My Lords, I suggest that Amendment No. 17A would be wrong in principle simply because, if you pick out one kind of emergency, you are thereby emphasising it in the statute and ignoring other emergencies of equal importance which might arise. It is a fundamental principle that we do not pick out one aspect when others may be relevant.

Earl Ferrers

My Lords, I realise the importance which the noble Lords, Lord Graham of Edmonton and Lord Underhill, attach to this amendment. However, I think that it is common ground that all concerned will do everything to avoid failures and congestions of any kind. It is of course prudent to recognise, as does the noble Lord, Lord Graham, that problems could arise and that they must be catered for. But the essential point is that where an emergency arises the right action is taken. As my noble friend Lord Renton said, I do not think it is necessary to distinguish the causes of an emergency.

Indeed, if one does so, as he said, it may cast doubt upon other emergencies which, although they are not mentioned, are still emergencies.

The important point is that any emergency needs to be provided for.

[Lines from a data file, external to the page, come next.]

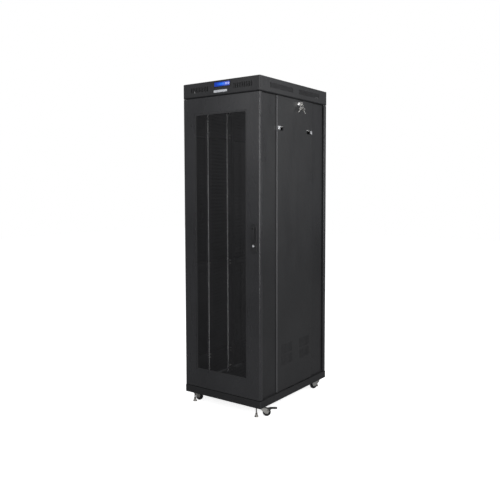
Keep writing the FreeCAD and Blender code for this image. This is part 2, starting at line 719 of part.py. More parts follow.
def key_slot(x, y0, z):
    """The slit that a key goes into, in the end of a plug that faces -Y."""
    return block(x - 1.2, x + 1.2, y0 - 1, y0 + 6, z - 4.5, z + 4.5)


def handle_lock_plug():
    y0 = FRONT_Y - HANDLE_BASE_T - 3.5
    plug = rod(PLUG_R, (HANDLE_X, y0, KEYWAY_Z), (HANDLE_X, FRONT_Y + 13.5, KEYWAY_Z))
    return plug.cut(key_slot(HANDLE_X, y0, KEYWAY_Z))


def rear_lock_rod(radius, y0, y1):
    """A round bar along the rear lock's axis, drawn on the front door."""
    return rod(radius, (REAR_LOCK_X, y0, REAR_LOCK_Z), (REAR_LOCK_X, y1, REAR_LOCK_Z))


def rear_lock_body():
    """The rear door's lock barrel, drawn on the front door and turned round."""
    end = FRONT_Y + REAR_BARREL_L
    head = rear_lock_rod(REAR_HEAD_R, FRONT_Y - REAR_HEAD_T, FRONT_Y)
    barrel = rear_lock_rod(REAR_BARREL_R, FRONT_Y, end)
    bore = rear_lock_rod(REAR_PLUG_R + RUNNING, FRONT_Y - REAR_HEAD_T - 1, end + 1)
    return turned(fuse([head, barrel]).cut(bore), 180)


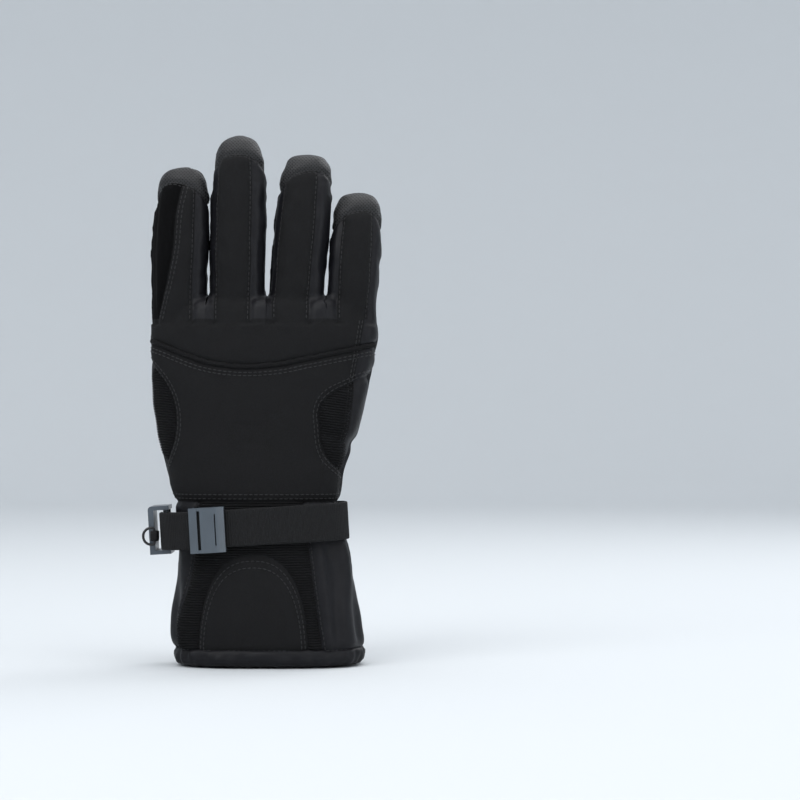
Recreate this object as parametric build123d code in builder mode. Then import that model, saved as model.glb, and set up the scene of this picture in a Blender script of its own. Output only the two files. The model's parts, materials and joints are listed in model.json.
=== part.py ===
"""A right-hand insulated ski glove, standing on its cuff with the fingers up.

+Z runs from the cuff to the fingertips, the back of the hand faces -Y, the palm
faces +Y and the thumb side is -X.  The origin is the bottom centre of the whole
glove.  All sizes are in millimetres.
"""
import os
from math import cos, radians, sin, tan

from build123d import *

# ---------------------------------------------------------------- wall layers
shell_wall = 0.9
insulation_wall = 3.2
lining_wall = 0.9
layer_gap = 0.12          # room between two layers of the wall
joint_gap = 0.35          # room between two pieces that move past each other

# -------------------------------------------------------------- hand and cuff
hand_y = -8.0             # the plane half way between back and palm
hem_height = 8.0
wrist_height = 87.5       # where the cuff is sewn to the hand
root_height = 196.0       # where the fingers start
mouth_width = 103.8
mouth_depth = 58.0
wrist_width = 89.5
wrist_depth = 47.0
palm_depth = 40.0
knuckle_depth = 30.0
knuckle_tuck = 2.9        # the hand is narrower than its four fingers by this
web_wall = 1.2
hem_fold = 0.8            # how far the hem stands out past the shell
corner_share = 0.46       # corner radius of a section, as a share of its depth
piping_width = 2.0
piping_rise = 1.4
elastic_width = 17.0
elastic_thick = 0.8
elastic_middle = 76.0

# -------------------------------------------------------------------- fingers
finger_gap = 0.8
finger_bend = 45.0        # degrees that a finger folds towards the palm
fold_spare = 1.0          # degrees that the fold notch is wider than the bend
finger_curl = 8.0         # how far a resting fingertip leans to the palm
hinge_lift = 3.0          # the fold line lies this far behind the mid plane
seam_offset = 5.0         # finger seams, from the middle of the finger
cap_back = 6.0            # lower edge of the tip cap, below the tip, on the back
cap_palm = 29.0           # the same on the palm
fingers_left = -61.4
finger_sizes = {          # width, depth, length, lean to the little-finger side
    "index": (31.0, 27.0, 73.0, 1.2),
    "middle": (31.0, 27.5, 89.0, 1.2),
    "ring": (31.3, 27.0, 80.0, 5.8),
    "little": (28.6, 24.0, 58.0, 4.4),
}
finger_form = ((0.0, 1.0), (0.35, 1.0), (0.7, 0.97), (0.87, 0.86), (0.96, 0.62), (1.0, 0.32))

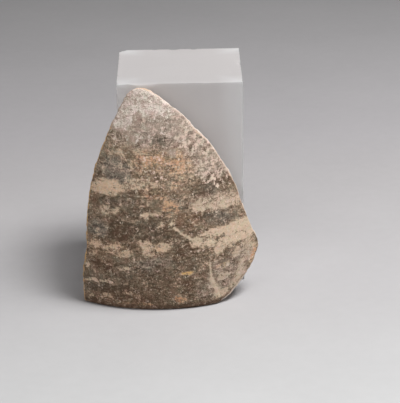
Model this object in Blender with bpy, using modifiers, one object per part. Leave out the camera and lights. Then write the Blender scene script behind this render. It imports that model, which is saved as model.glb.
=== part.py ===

After all, the failure of an electronically controlled device is only one possible cause of an emergency, and indeed not the cause of the worst possible emergency. It would be a great error to pick out one type of emergency and insert it into the Bill. I hope that the noble Lord, Lord Graham of Edmonton, will see the wisdom of that argument and will agree not to press the amendment.

The noble Lords, Lord Graham and Lord Underhill, asked who was responsible in the case of an emergency. That consideration does not come under the amendment. The noble Lord's amendment seeks to say that this particular emergency should be drawn out as being one which should be specially mentioned in the Bill. We are, after all, dealing with the fact that this part of the Bill allows requirements to be imposed upon responsible persons as regards the procedure to be followed and the equipment to be used in relation to any designated football match to secure that, other than in the case of emergencies, it is followed. I think that it is right to allow for all emergencies and not categorise one as being particularly more important than another.

Lord Graham of Edmonton

My Lords, I certainly do not intend to press this amendment. But I must say to the noble Lord, Lord Renton, that it is perfectly proper in the context of what is known as the ID card scheme that we address ourselves to the kind of emergency which can arise only as a result of the operation of such a scheme. Of course, if the noble Lord says that we are giving undue prominence to one kind of emergency by so doing, so be it; that is the purpose of the amendment.

On this side of the House we are convinced —and this may not apply only to this side of the House —that there is a grave danger of a breakdown in the electronic equipment. We have Seen evidence to convince us that that is possible. When the breakdown occurs there will be certain consequences. The fact that the machinery does not work does not of itself create an emergency. But as a result of the breakdown I venture to suggest that there will be very many different problems for the police both inside and outside of the ground. That is why we have highlighted this issue.

The Minister has not accepted either that this is a likely event or that it is an exceptional event; it is just one of the series of events which may be constituted as an emergency. In time I believe that we shall see that the kind of emergency which occurs will almost inevitably relate back to the malfunctioning of the electronic equipment. I beg leave to withdraw the amendment.

Amendment No. 17A, as an amendment to Amendment No. 17, by leave, withdrawn.

On Question, Amendment No. 17 agreed to.